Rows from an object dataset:
----
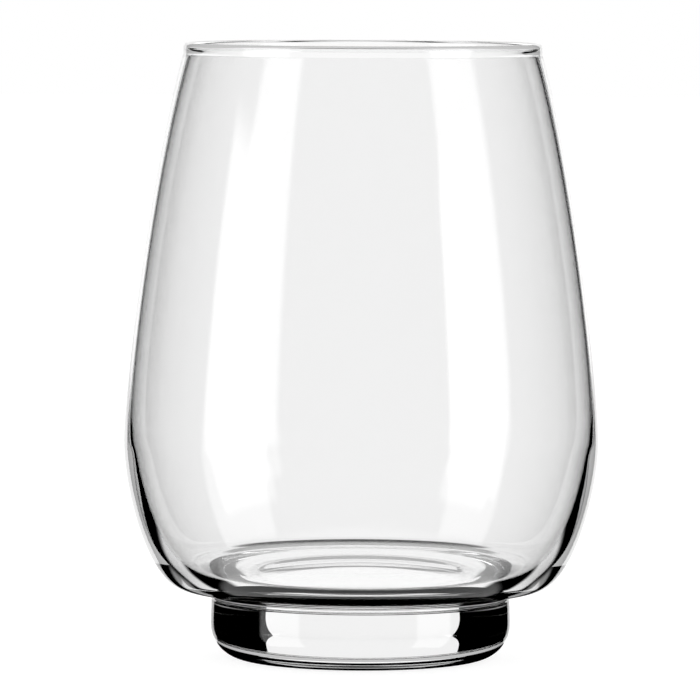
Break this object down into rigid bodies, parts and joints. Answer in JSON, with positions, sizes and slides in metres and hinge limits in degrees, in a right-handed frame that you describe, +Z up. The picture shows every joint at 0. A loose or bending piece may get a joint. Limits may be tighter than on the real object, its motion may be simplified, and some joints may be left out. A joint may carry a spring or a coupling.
{
  "type": "stemless wine glass",
  "caption": "Clear stemless wine glass: a blown bowl that swells to a low belly and narrows to a rounded lip, fused to a thick round pressed foot.",
  "frame": {"origin": "centre of the ring under the foot, on the surface that the glass stands on", "axes": "+Z up along the axis of the glass, out of its mouth; the glass is round, so +X and +Y are any two directions across it"},
  "size_m": [0.0902, 0.0902, 0.117],
  "materials": {
    "blown_glass": "clear colourless blown glass with a fire-polished lip",
    "pressed_glass": "clear colourless pressed glass, fire-polished, with a faint mould line"
  },
  "bodies": {
    "root": {"bowl": "blown_glass", "foot": "pressed_glass"}
  },
  "joints": []
}
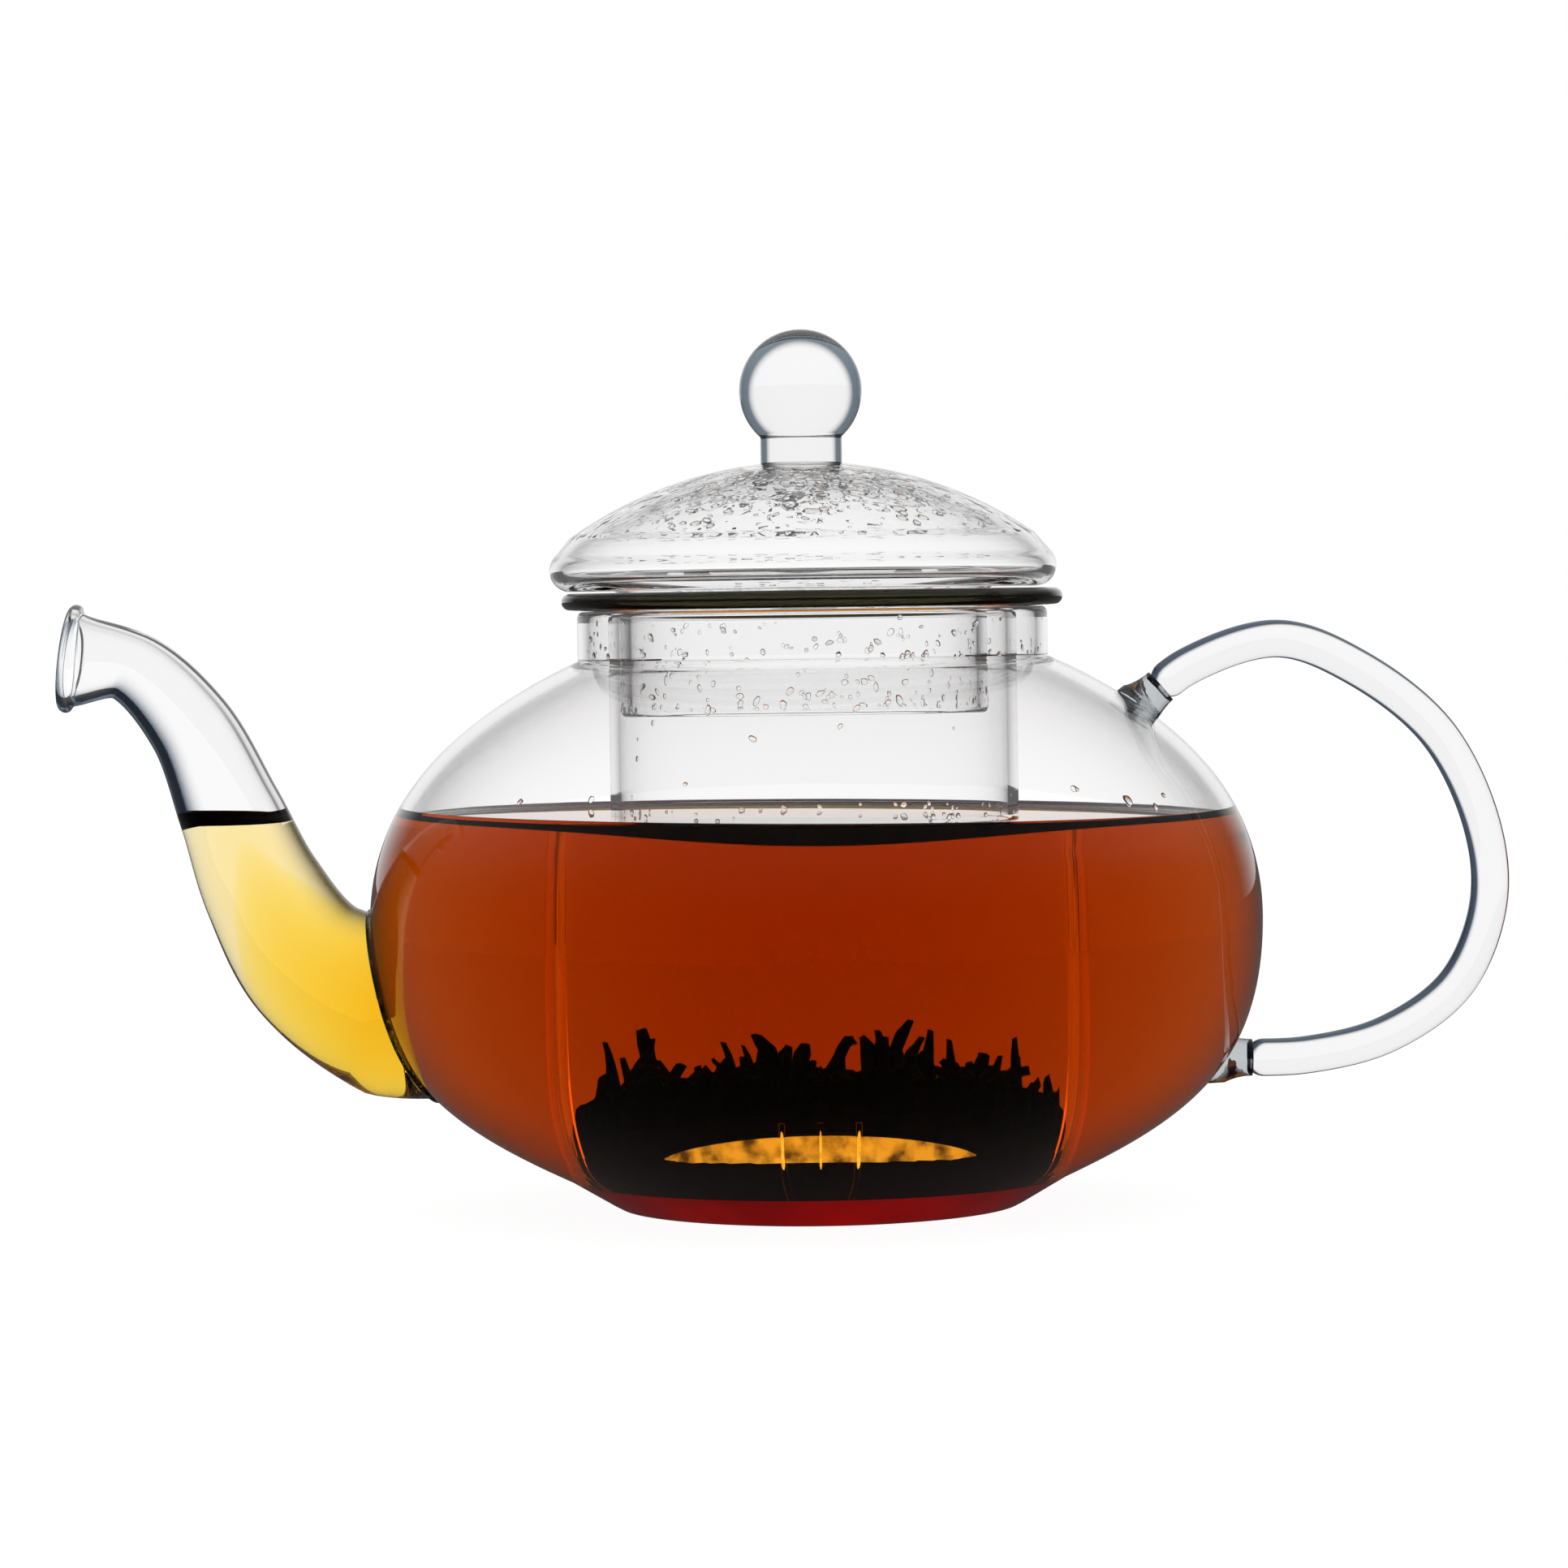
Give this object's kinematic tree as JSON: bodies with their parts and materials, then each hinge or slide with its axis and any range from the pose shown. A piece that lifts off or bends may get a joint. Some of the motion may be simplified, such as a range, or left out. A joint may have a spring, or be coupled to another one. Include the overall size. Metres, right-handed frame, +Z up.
----
> Written exercise: Extract each line of the listing above, copying it word for word.

> Exercise response:
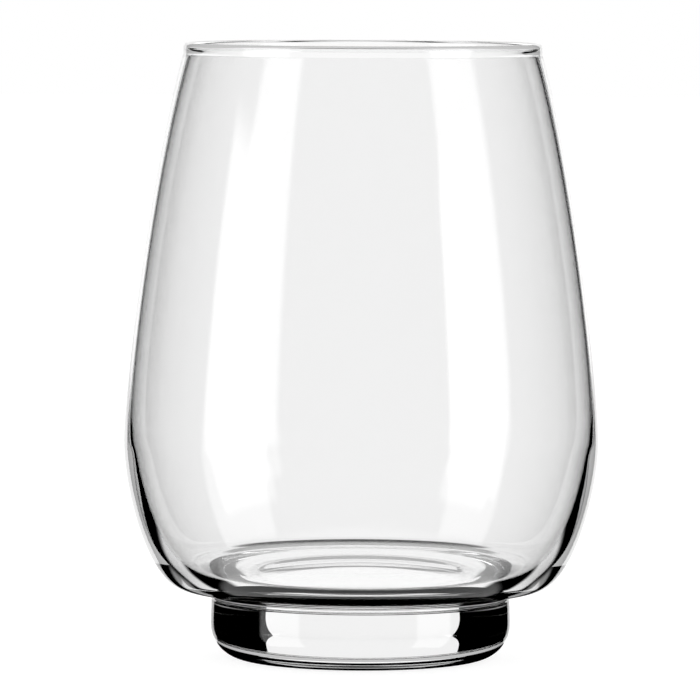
Break this object down into rigid bodies, parts and joints. Answer in JSON, with positions, sizes and slides in metres and hinge limits in degrees, in a right-handed frame that you describe, +Z up. The picture shows every joint at 0. A loose or bending piece may get a joint. Limits may be tighter than on the real object, its motion may be simplified, and some joints may be left out. A joint may carry a spring or a coupling.
{
  "type": "stemless wine glass",
  "caption": "Clear stemless wine glass: a blown bowl that swells to a low belly and narrows to a rounded lip, fused to a thick round pressed foot.",
  "frame": {"origin": "centre of the ring under the foot, on the surface that the glass stands on", "axes": "+Z up along the axis of the glass, out of its mouth; the glass is round, so +X and +Y are any two directions across it"},
  "size_m": [0.0902, 0.0902, 0.117],
  "materials": {
    "blown_glass": "clear colourless blown glass with a fire-polished lip",
    "pressed_glass": "clear colourless pressed glass, fire-polished, with a faint mould line"
  },
  "bodies": {
    "root": {"bowl": "blown_glass", "foot": "pressed_glass"}
  },
  "joints": []
}
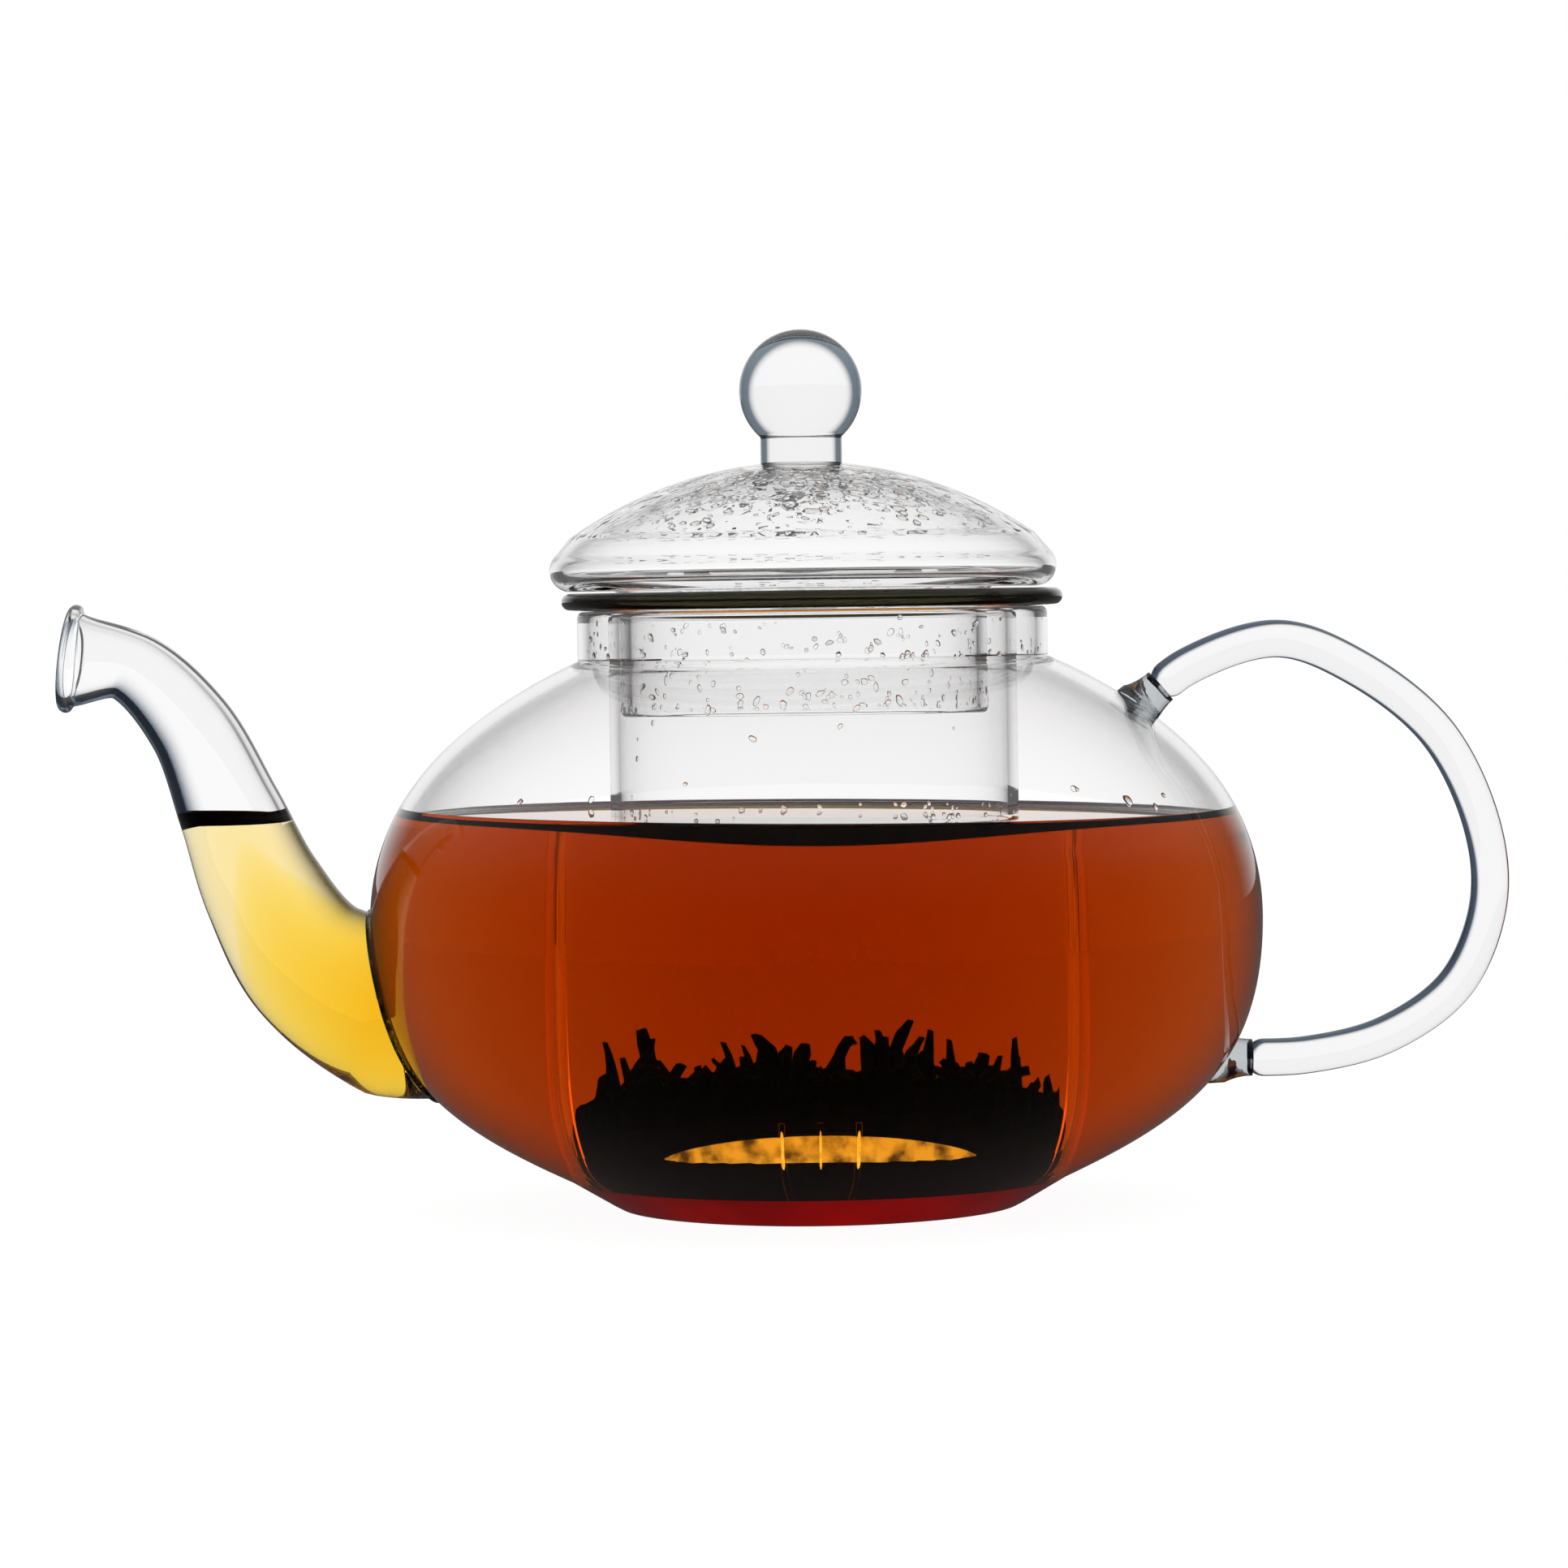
Give this object's kinematic tree as JSON: bodies with their parts and materials, then each hinge or slide with its axis and any range from the pose shown. A piece that lifts off or bends may get a joint. Some of the motion may be simplified, such as a range, or left out. A joint may have a spring, or be coupled to another one. Include the overall size. Metres, right-handed frame, +Z up.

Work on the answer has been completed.